Words by Daniel Bosley; Pictures by Aishath Naj
To say a place feels like home is normally a cliche’, particularly when you’ve travelled deep into the Indian Ocean. But to really experience an island in the Maldives, you have to feel like you belong.
Guesthouses are rapidly spreading across the nation, with new buildings moving into every other inhabited island. In Gaafu Alif Nilandhoo, however, Pearl Beach View has taken up residence in a local home, and invites you to do the same.
One of the first guesthouses in this southern atoll, the four-roomed abode offers the chance to enjoy island life as it was intended. Buried in bougainvillea, the guesthouse lounges on the far side of the island, way back from the main harbour…a two minute walk should get you there – if you find more ocean, you’ve overshot by 50 feet.
Through the garden gate, you’ll find traditional stringed joali, hammocks swinging over freshly raked white sand, a couple of guys playing chess over a coffee, and a small cat named Terminator (okay, that part’s unusual). Inside the house, through doors propped open with coconuts, a reception/lounge area leads onto the simple but satisfying rooms – all A/C & en suite.
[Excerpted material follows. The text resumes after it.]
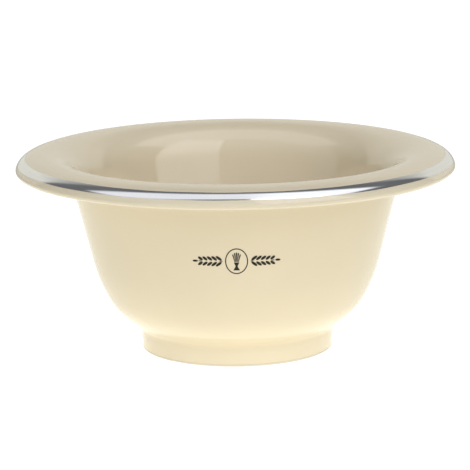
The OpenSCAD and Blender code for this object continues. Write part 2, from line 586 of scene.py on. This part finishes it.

Lying on the table – just above a sticker showing the guesthouse’s high rating on booking.com – are details of the tropical excursions on offer. Almost covering the wall opposite is a large painted map of the atoll – one of the world’s largest – to help you decide.
Your hosts are happy to recommend an itinerary based on the length of stay. The desert islands of Odagalla, Mathidhoo, and Hinamaagala come highly recommended, and are planned with meticulous island calm. Staff can drop you off with a cooler, a tent, and a mobile phone, and a request to call them when you’re done, leaving you in charge of your own island republic for as long as you please.
Additionally, the atoll is regarded as one of the best in the Maldives for diving (and that’s really saying something), with local shark and turtle populations particularly prevalent. The guesthouse has fully trained staff members who can show you the underwater wonders of Huvadhu, arranging snorkelling or diving trips. Also, you haven’t really ‘done’ island life if you haven’t let them take you fishing (just saying).
For those looking to spend a little more time colonising Nilandhoo, the island can be surveyed easily in the less hot hours between 4 and 6pm. One of the smaller islands in the atoll, one car has been spotted on occasion, but is wholly unnecessary on an island measuring less than half a km across and 1.5km from north to south. The nearest ATM is half a dozen islands up the reef in the atoll capital, so it’s advisable to pick up some Maldivian rufiyaa on your way through Male’. Food is available in the guesthouse (and breakfast is free), but a little coffee money is a good investment to watch local life from one of the island’s four cafes.
The population of around 600 people resides on the southern half of the island, with fields of tropical fruit spreading north before a sandy path terminates at the island’s best beach, reserved for guests. Just across the channel lies the Residence resort, which can also be visited by Pearl Beach View guests who wish to visit the bar (alcohol is unavailable on local inhabited islands).
After a few days on Nilandhoo, you’ll forget home was ever anywhere else.
How to get there?: Flights from Male’s Velana International Airport leave for Gaafu Alif Koodoo multiple times each day. From there, Nilandhoo lies a 12 minute speedboat ride south. Alternatively, the cheaper local ferry service stops at every island, but currently runs only on Monday and Thursday (depending on weather).
How to book?: Booking can be arranged through major hotel websites, including Air BnB, booking.com and Agoda. Alternatively, the guesthouse can be contacted directly via pearlbeachview.com.
2k Isles’ Tip: Spend (another) lazy afternoon taking the guesthouse’s complimentary glass-bottomed canoe over the shallow reef area on the outside of the island to the secluded northern beach. Stock up on picnic supplies from one of the local shops before you go, keep an eye out for tiny black-tipped reef sharks, and wait for the sun to drop into the lagoon.